___ DATA ENTRIES

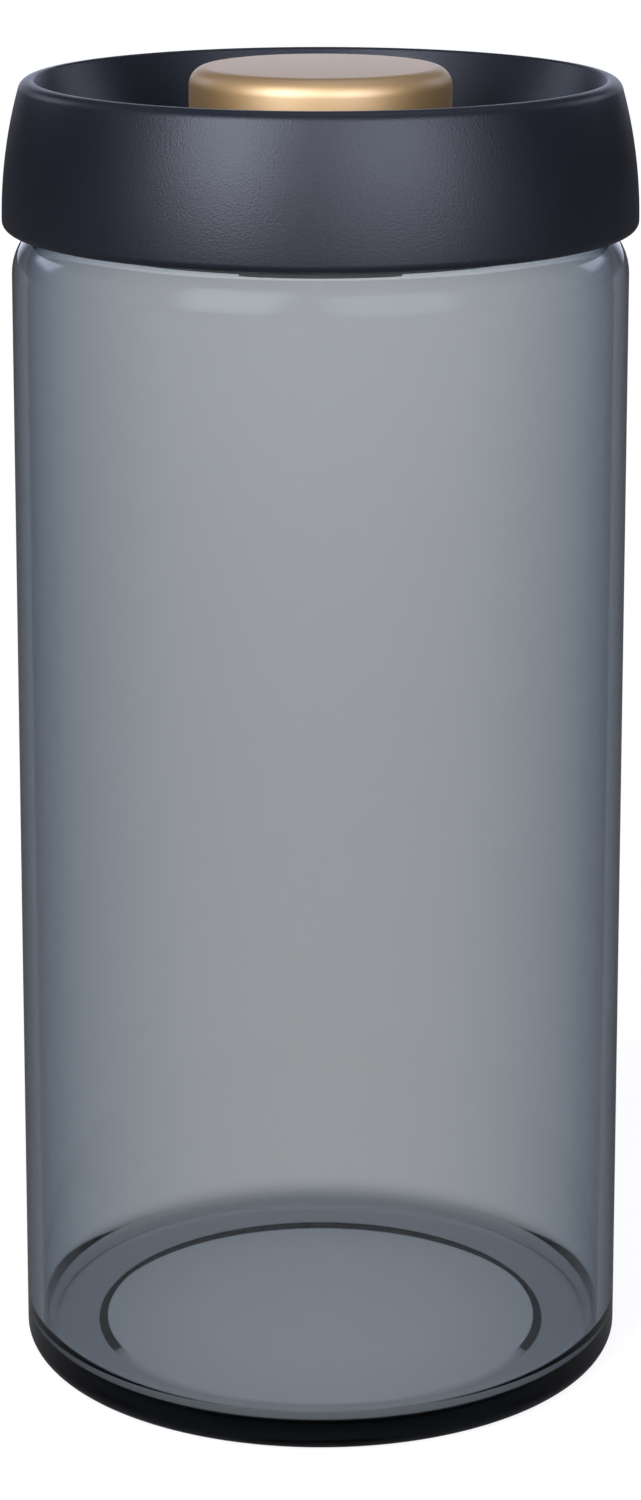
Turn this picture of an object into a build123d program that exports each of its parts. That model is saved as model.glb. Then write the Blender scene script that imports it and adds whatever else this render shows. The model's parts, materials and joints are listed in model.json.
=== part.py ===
from build123d import *
import os
from math import asin, cos, pi, radians, sqrt, tan

# Vacuum seal canister: a smoked glass jar and a black lid whose metal button works a
# small pump. Millimetres, +Z up, the origin at the centre of the base on the table,
# and the front of the canister towards -Y. Outlines are half sections (r, z).

# Fits
fit_gap = 0.05  # between pieces fixed to each other
slide_gap = 0.30  # round a piece that moves
rest_gap = 0.10  # under the lid, and at the stops

# Glass jar
jar_diameter = 100.0
jar_height = 196.4
glass_wall = 2.4
glass_base = 4.0
heel_round = 3.0
inner_heel_round = 4.0
foot_width = 9.0
foot_recess = 1.2
foot_slope = 1.5
shoulder_round = 9.0
neck_inset = 7.0
neck_round = 2.0
neck_straight = 1.9
mouth_wall = 2.5
mouth_round = 1.5

# Lid cap
lid_overhang = 1.5
lid_wall = 2.2
skirt_drop = 6.0
skirt_round = 1.4
crown_radius = 78.0
rim_flat = 0.12
rim_outer_round = 2.0
rim_inner_round = 0.6
dish_depth = 12.8
dish_draft_angle = 24.0
dish_round = 3.0
boss_radius = 2.3
boss_share = 0.5  # of the dish's depth, above its floor

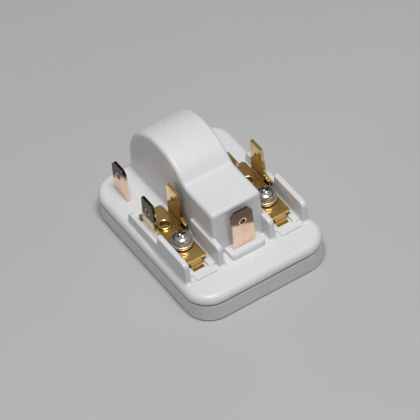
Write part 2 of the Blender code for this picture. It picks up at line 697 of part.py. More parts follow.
def make_bracket(word, side):
    """Stamped bracket: flat base, two upright blades and a tongue bent down."""
    x = side * TERMINAL_X
    outer = BRACKET_HALF
    inner = BRACKET_HALF - METAL_THICKNESS
    bend = BRACKET_BEND
    low, high = BRACKET_Z, BRACKET_TOP_Z
    section = [(x - outer, BLADE_TOP_Z + OVERLAP)]
    section += arc((x - outer + bend + METAL_THICKNESS, low + bend + METAL_THICKNESS),
                   bend + METAL_THICKNESS, 180.0, 270.0, 4)
    section += arc((x + outer - bend - METAL_THICKNESS, low + bend + METAL_THICKNESS),
                   bend + METAL_THICKNESS, 270.0, 360.0, 4)
    section += [(x + outer, BLADE_TOP_Z + OVERLAP), (x + inner, BLADE_TOP_Z + OVERLAP)]
    section += arc((x + inner - bend, high + bend), bend, 360.0, 270.0, 4)
    section += arc((x - inner + bend, high + bend), bend, 270.0, 180.0, 4)
    section += [(x - inner, BLADE_TOP_Z + OVERLAP)]
    back = BLADE_Y + BLADE_WIDTH / 2
    bracket = prism("terminal_bracket_" + word, section, "Y", FOOT_FRONT_Y, back)
    side_view = [(back, low - OVERLAP)]
    side_view += blade_outline(BLADE_Y, (BLADE_WIDTH / 2, BLADE_SHOULDER_Z), BLADE_TIP_WIDTH / 2,
                               BLADE_TOP_Z, BLADE_BACK_CUT, BLADE_FRONT_CUT)
    side_view += [(FOOT_FRONT_Y, FOOT_TOP_Z), (FOOT_FRONT_Y, low - OVERLAP)]
    trim = prism("bracket_trim_" + word, side_view, "X", x - outer - OVERLAP, x + outer + OVERLAP)
    plate = block("bracket_plate_" + word,
                  (x - STRIP_WIDTH / 2, BRACKET_FRONT_Y, low),
                  (x + STRIP_WIDTH / 2, FOOT_FRONT_Y + OVERLAP, high))
    tongue = make_tongue("bracket_tongue_" + word, x)
    combine(bracket, [trim], "INTERSECT")
    fused = [plate, tongue]
    if side < 0:
        lug = block("bracket_lug_" + word,
                    (x - outer, back - OVERLAP, LUG_TOP_Z - LUG_HEIGHT),
                    (x - inner, LUG_BACK_Y, LUG_TOP_Z))
        fused.append(lug)
    combine(bracket, fused, "UNION")
    holes = [
        cylinder("bracket_hole_" + word, (x, SCREW_Y), SCREW_HOLE_RADIUS,
                 low - OVERLAP, high + OVERLAP, steps=24),
        cylinder("bracket_eye_" + word, (x + COLLAR_SHIFT, COLLAR_Y), COLLAR_RADIUS + GAP,
                 low - OVERLAP, high + OVERLAP, steps=24),
    ]
    for index, low_x in enumerate((x - outer, x + inner)):
        holes.append(blade_hole("bracket_blade_hole_%s_%d" % (word, index),
                                (BLADE_Y, BLADE_TOP_Z - BLADE_HOLE_DROP), BLADE_HOLE_RADIUS,
                                "X", low_x, low_x + METAL_THICKNESS))
    combine(bracket, holes, "DIFFERENCE")
    smooth(bracket)
    add_material(bracket, "brass")
    return bracket


def make_tongue(name, x):
    """Tongue that slopes through the window and stands on the strip below."""
    middle = (BRACKET_Z + BRACKET_TOP_Z) / 2
    end_y = BRACKET_FRONT_Y - TONGUE_RUN
    path = [(BRACKET_FRONT_Y + METAL_THICKNESS, middle), (BRACKET_FRONT_Y, middle),
            (end_y, middle - TONGUE_DROP), (end_y, LINK_TOP_Z + GAP)]
    outline = path_outline(path, METAL_THICKNESS / 2)
    return prism(name, outline, "X", x - TONGUE_WIDTH / 2, x + TONGUE_WIDTH / 2)


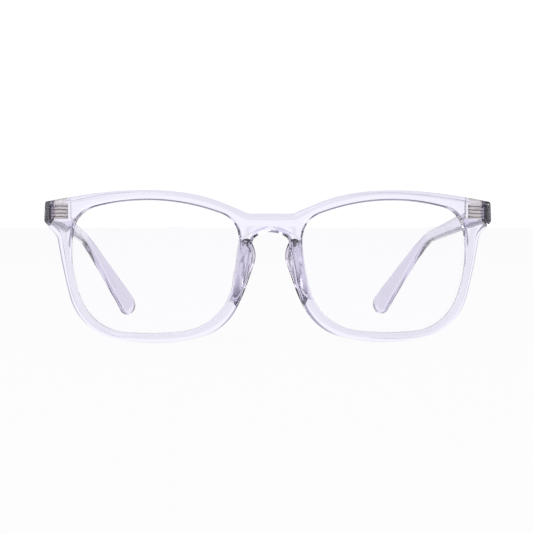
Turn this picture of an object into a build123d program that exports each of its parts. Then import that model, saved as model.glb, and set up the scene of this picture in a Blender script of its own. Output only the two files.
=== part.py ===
"""Clear plastic eyeglasses with plain blue-light lenses and folding temples.

Millimetres. The front faces -Y, +X is the wearer's left and +Z is up. The glasses stand
open on their two rims and two temple tips (Z = 0). X = 0 is the mirror plane, and Y = 0 is
half way between the front of the bridge and the ends of the temples.
"""
import os
from math import cos, pi, sin, sqrt

from build123d import *

os.makedirs("parts", exist_ok=True)

# Driving dimensions of the whole pair
half_width = 71.2  # X of the end pieces' outer faces
overall_depth = 136.4  # front of the bridge to the temples' ends
front_y = -overall_depth / 2  # front of the bridge
front_radius = 350.0  # the front is bent to this radius, about a vertical axis
rim_depth = 3.8  # thickness of the rims, front to back
rim_edge_radius = 0.8
opening_edge_radius = 0.5
tall = 50.0  # more than the height of the front

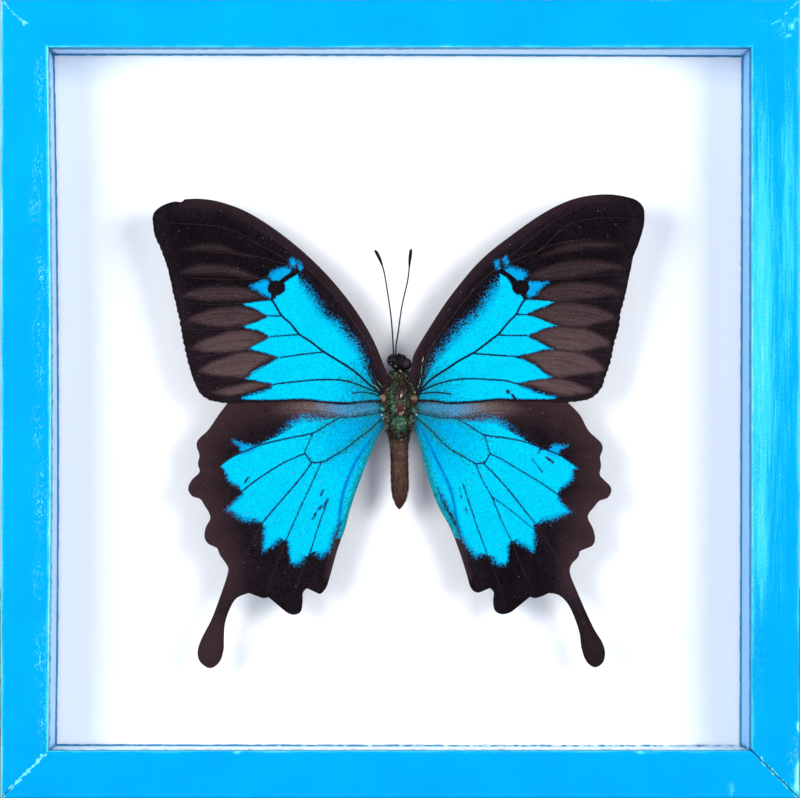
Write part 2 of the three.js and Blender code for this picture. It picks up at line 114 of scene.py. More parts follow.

______

[STATED PROBLEM]
Please write out the material word for word from its first line through the line holding "from math import asin, cos, pi, radians, sqrt, tan", including both, and no line past it.

[ANSWER TO THIS TASK]
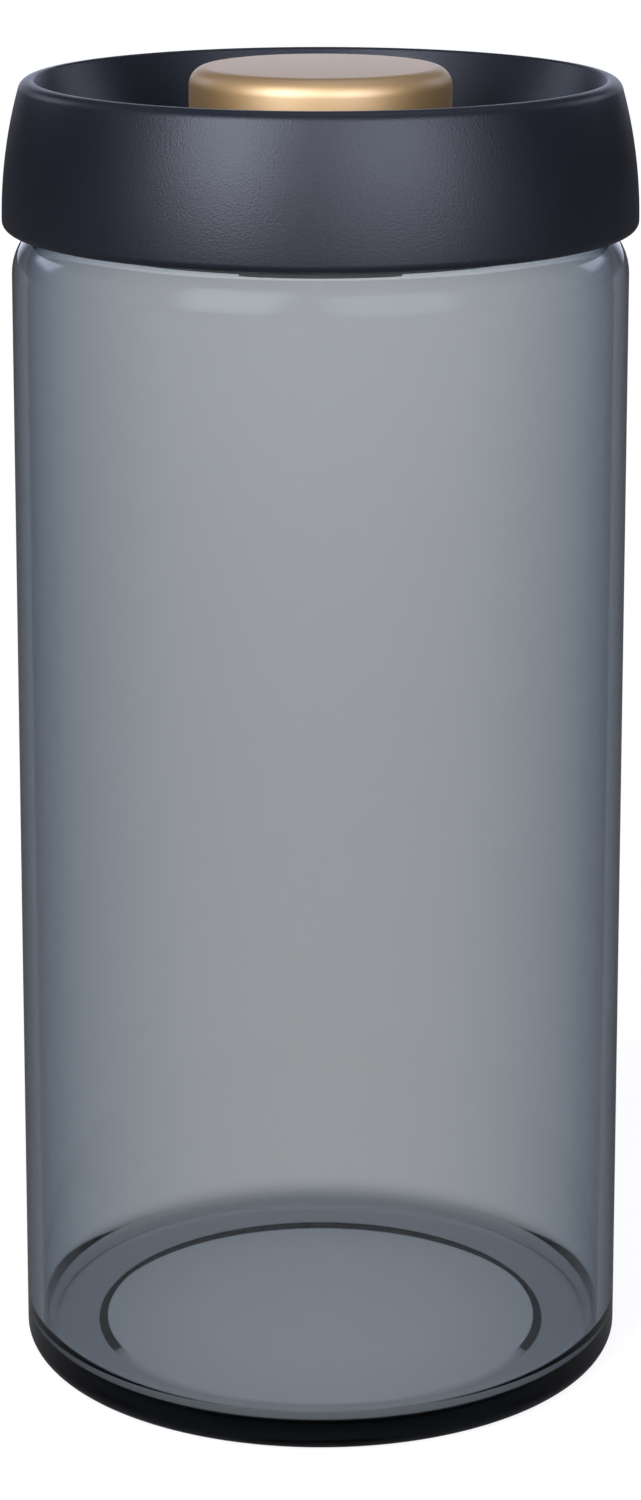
Turn this picture of an object into a build123d program that exports each of its parts. That model is saved as model.glb. Then write the Blender scene script that imports it and adds whatever else this render shows. The model's parts, materials and joints are listed in model.json.
=== part.py ===
from build123d import *
import os
from math import asin, cos, pi, radians, sqrt, tan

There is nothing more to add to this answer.